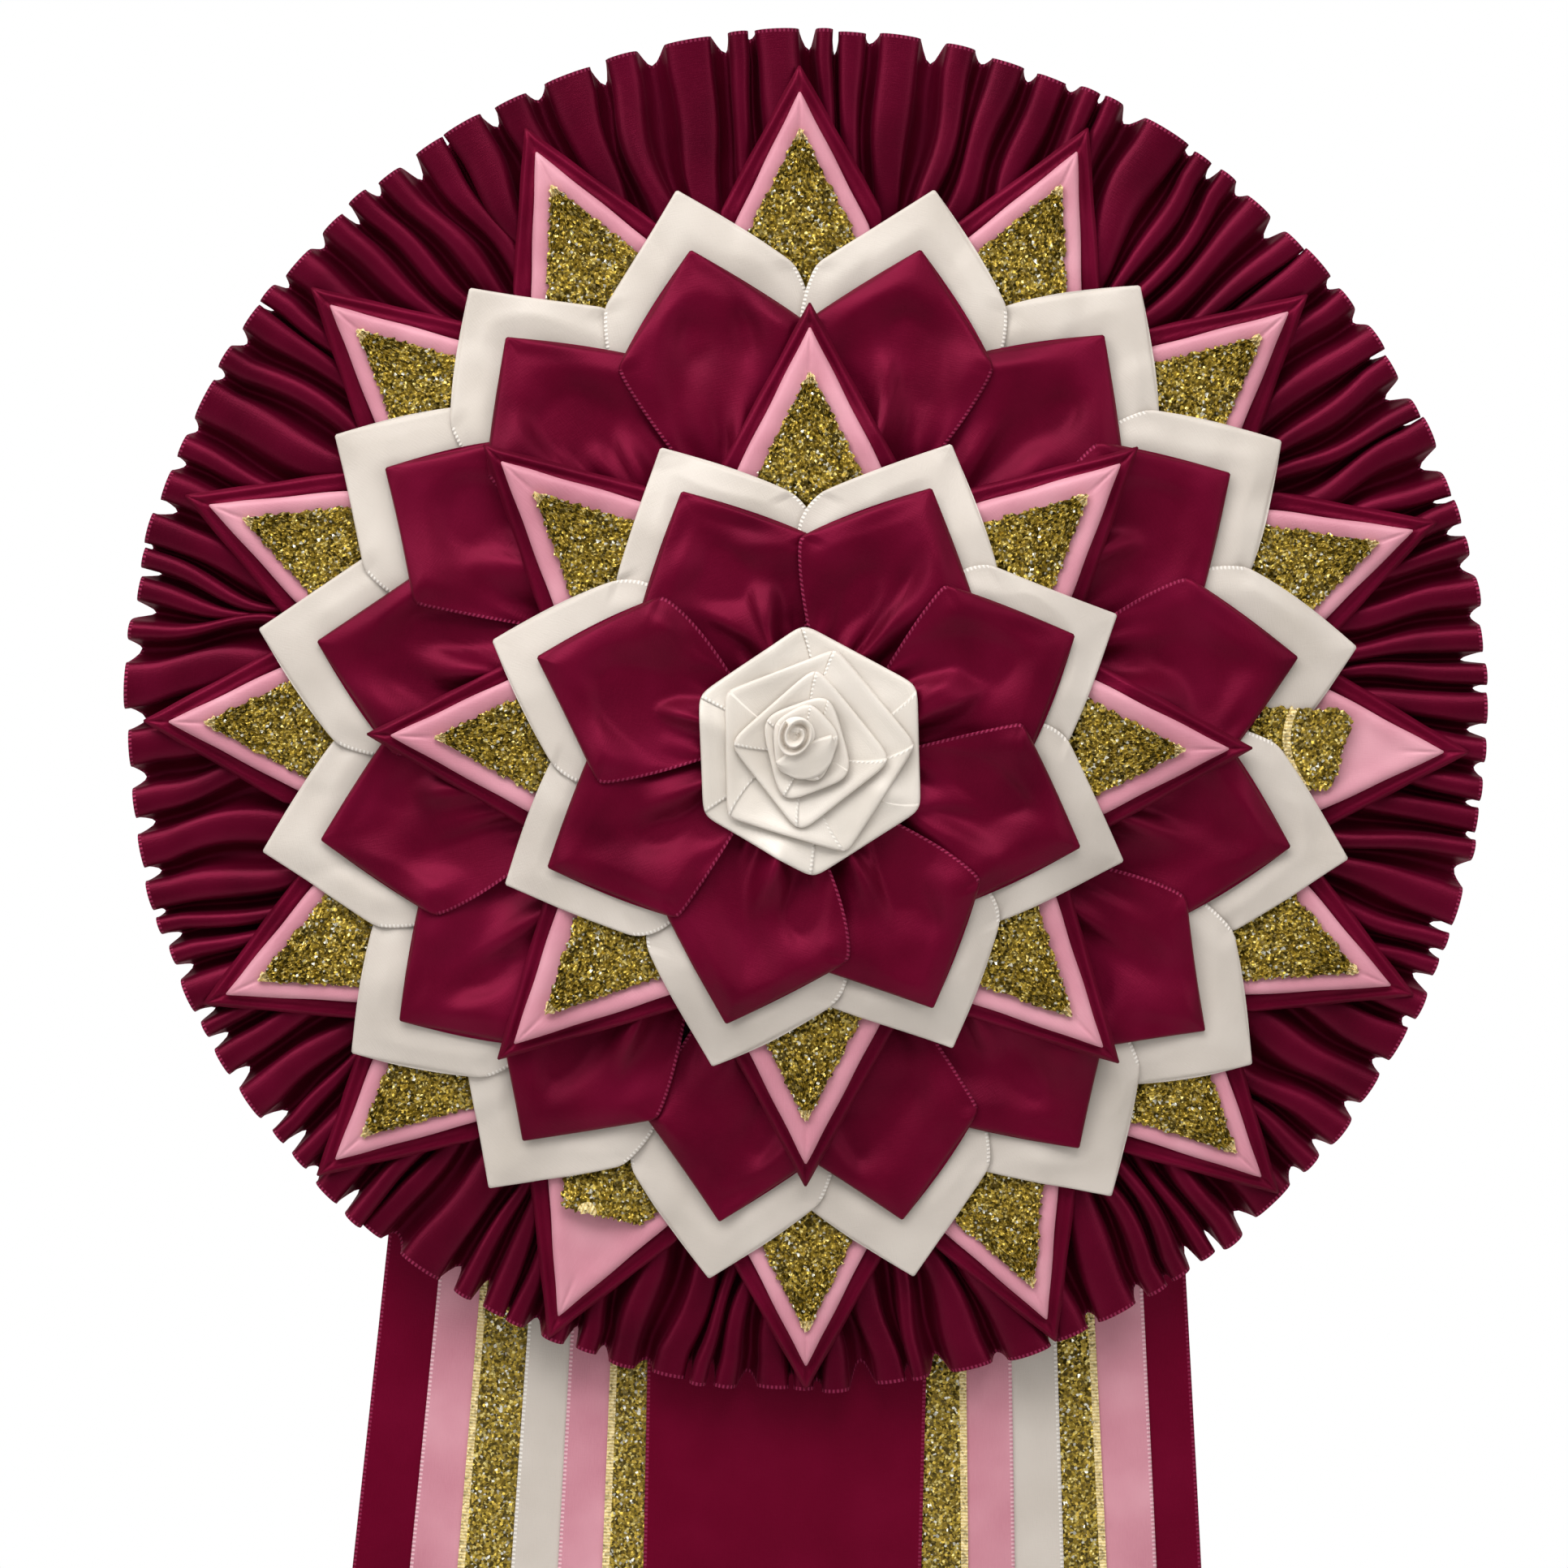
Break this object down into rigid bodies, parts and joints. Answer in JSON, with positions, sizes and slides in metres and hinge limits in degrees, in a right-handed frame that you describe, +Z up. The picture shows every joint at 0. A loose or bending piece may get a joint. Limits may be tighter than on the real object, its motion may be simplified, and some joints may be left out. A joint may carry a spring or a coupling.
{
  "type": "award rosette",
  "caption": "Large layered award rosette: a gathered satin ruffle with rings of folded ribbon points and petals round a rolled rose, hanging streamers and a bar pin.",
  "frame": {"origin": "middle of the bar pin's needle, behind the upper part of the head", "axes": "+Z up as it hangs, -Y the way the rosette faces, +X along the needle to its tip"},
  "size_m": [0.3598, 0.0575, 0.7019],
  "materials": {
    "burgundy_satin": "satin",
    "pink_satin": "satin",
    "ivory_satin": "satin",
    "gold_glitter": "metallic glitter",
    "felt": "matt felt",
    "card": "matt card",
    "pin_steel": "nickel plate"
  },
  "bodies": {
    "head": {"back_card": "card", "base_card": "card", "core_disc": "felt", "inner_petal_burgundy_1": "burgundy_satin", "inner_petal_burgundy_2": "burgundy_satin", "inner_petal_burgundy_3": "burgundy_satin", "inner_petal_burgundy_4": "burgundy_satin", "inner_petal_burgundy_5": "burgundy_satin", "inner_petal_burgundy_6": "burgundy_satin", "inner_petal_burgundy_7": "burgundy_satin", "inner_petal_burgundy_8": "burgundy_satin", "inner_petal_ivory_1": "ivory_satin", "inner_petal_ivory_2": "ivory_satin", "inner_petal_ivory_3": "ivory_satin", "inner_petal_ivory_4": "ivory_satin", "inner_petal_ivory_5": "ivory_satin", "inner_petal_ivory_6": "ivory_satin", "inner_petal_ivory_7": "ivory_satin", "inner_petal_ivory_8": "ivory_satin", "inner_points_burgundy": "burgundy_satin", "inner_points_gold": "gold_glitter", "inner_points_pink": "pink_satin", "outer_gold_blunt": "gold_glitter", "outer_gold_curled": "gold_glitter", "outer_petals_burgundy": "burgundy_satin", "outer_petals_ivory": "ivory_satin", "outer_points_burgundy": "burgundy_satin", "outer_points_gold": "gold_glitter", "outer_points_pink": "pink_satin", "pin_plate": "pin_steel", "pin_rivet": "pin_steel", "rose": "ivory_satin", "rose_pad": "felt", "ruffle": "burgundy_satin", "spacer_card": "card", "streamer_ends_burgundy": "burgundy_satin", "streamer_ends_gold": "gold_glitter", "streamer_ends_ivory": "ivory_satin", "streamer_ends_pink": "pink_satin", "tier_disc_inner": "felt", "tier_disc_middle": "felt", "tier_disc_outer": "felt"},
    "needle_arm": {"pin_needle": "pin_steel"},
    "catch_sleeve": {"catch_roller": "pin_steel"},
    "centre_tail": {"streamer_centre": "burgundy_satin"},
    "left_gold_inner_tail": {"streamer_left_gold_inner": "gold_glitter"},
    "left_pink_inner_tail": {"streamer_left_pink_inner": "pink_satin"},
    "left_ivory_tail": {"streamer_left_ivory": "ivory_satin"},
    "left_gold_outer_tail": {"streamer_left_gold_outer": "gold_glitter"},
    "left_pink_outer_tail": {"streamer_left_pink_outer": "pink_satin"},
    "left_burgundy_tail": {"streamer_left_burgundy": "burgundy_satin"},
    "right_gold_inner_tail": {"streamer_right_gold_inner": "gold_glitter"},
    "right_pink_inner_tail": {"streamer_right_pink_inner": "pink_satin"},
    "right_ivory_tail": {"streamer_right_ivory": "ivory_satin"},
    "right_gold_outer_tail": {"streamer_right_gold_outer": "gold_glitter"},
    "right_pink_outer_tail": {"streamer_right_pink_outer": "pink_satin"},
    "right_burgundy_tail": {"streamer_right_burgundy": "burgundy_satin"}
  },
  "joints": [
    {"name": "needle_hinge", "type": "hinge", "parent": "head", "child": "needle_arm", "pos_m": [-0.019, 0, 0], "axis": [0, 0, 1], "range_deg": [0, 60]},
    {"name": "catch_turn", "type": "hinge", "parent": "head", "child": "catch_sleeve", "pos_m": [0.018, 0, 0], "axis": [1, 0, 0], "range_deg": [0, 100]},
    {"name": "centre_tail_swing", "type": "hinge", "parent": "head", "child": "centre_tail", "pos_m": [0, -0.0052, -0.117], "axis": [1, 0, 0], "range_deg": [0, 45]},
    {"name": "left_gold_inner_tail_swing", "type": "hinge", "parent": "centre_tail", "child": "left_gold_inner_tail", "pos_m": [0, -0.0052, -0.117], "axis": [1, 0, 0], "range_deg": [0, 7]},
    {"name": "left_pink_inner_tail_swing", "type": "hinge", "parent": "left_gold_inner_tail", "child": "left_pink_inner_tail", "pos_m": [0, -0.0052, -0.117], "axis": [1, 0, 0], "range_deg": [0, 7]},
    {"name": "left_ivory_tail_swing", "type": "hinge", "parent": "left_pink_inner_tail", "child": "left_ivory_tail", "pos_m": [0, -0.0052, -0.117], "axis": [1, 0, 0], "range_deg": [0, 7]},
    {"name": "left_gold_outer_tail_swing", "type": "hinge", "parent": "left_ivory_tail", "child": "left_gold_outer_tail", "pos_m": [0, -0.0052, -0.117], "axis": [1, 0, 0], "range_deg": [0, 7]},
    {"name": "left_pink_outer_tail_swing", "type": "hinge", "parent": "left_gold_outer_tail", "child": "left_pink_outer_tail", "pos_m": [0, -0.0052, -0.117], "axis": [1, 0, 0], "range_deg": [0, 7]},
    {"name": "left_burgundy_tail_swing", "type": "hinge", "parent": "left_pink_outer_tail", "child": "left_burgundy_tail", "pos_m": [0, -0.0052, -0.117], "axis": [1, 0, 0], "range_deg": [0, 7]},
    {"name": "right_gold_inner_tail_swing", "type": "hinge", "parent": "centre_tail", "child": "right_gold_inner_tail", "pos_m": [0, -0.0052, -0.117], "axis": [1, 0, 0], "range_deg": [0, 7]},
    {"name": "right_pink_inner_tail_swing", "type": "hinge", "parent": "right_gold_inner_tail", "child": "right_pink_inner_tail", "pos_m": [0, -0.0052, -0.117], "axis": [1, 0, 0], "range_deg": [0, 7]},
    {"name": "right_ivory_tail_swing", "type": "hinge", "parent": "right_pink_inner_tail", "child": "right_ivory_tail", "pos_m": [0, -0.0052, -0.117], "axis": [1, 0, 0], "range_deg": [0, 7]},
    {"name": "right_gold_outer_tail_swing", "type": "hinge", "parent": "right_ivory_tail", "child": "right_gold_outer_tail", "pos_m": [0, -0.0052, -0.117], "axis": [1, 0, 0], "range_deg": [0, 7]},
    {"name": "right_pink_outer_tail_swing", "type": "hinge", "parent": "right_gold_outer_tail", "child": "right_pink_outer_tail", "pos_m": [0, -0.0052, -0.117], "axis": [1, 0, 0], "range_deg": [0, 7]},
    {"name": "right_burgundy_tail_swing", "type": "hinge", "parent": "right_pink_outer_tail", "child": "right_burgundy_tail", "pos_m": [0, -0.0052, -0.117], "axis": [1, 0, 0], "range_deg": [0, 7]}
  ]
}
####
# [WHAT IS BEING ASKED]
How many lines of the data contain the word "bodies"? Answer with the number alone.

# [WRITTEN RESPONSE]
2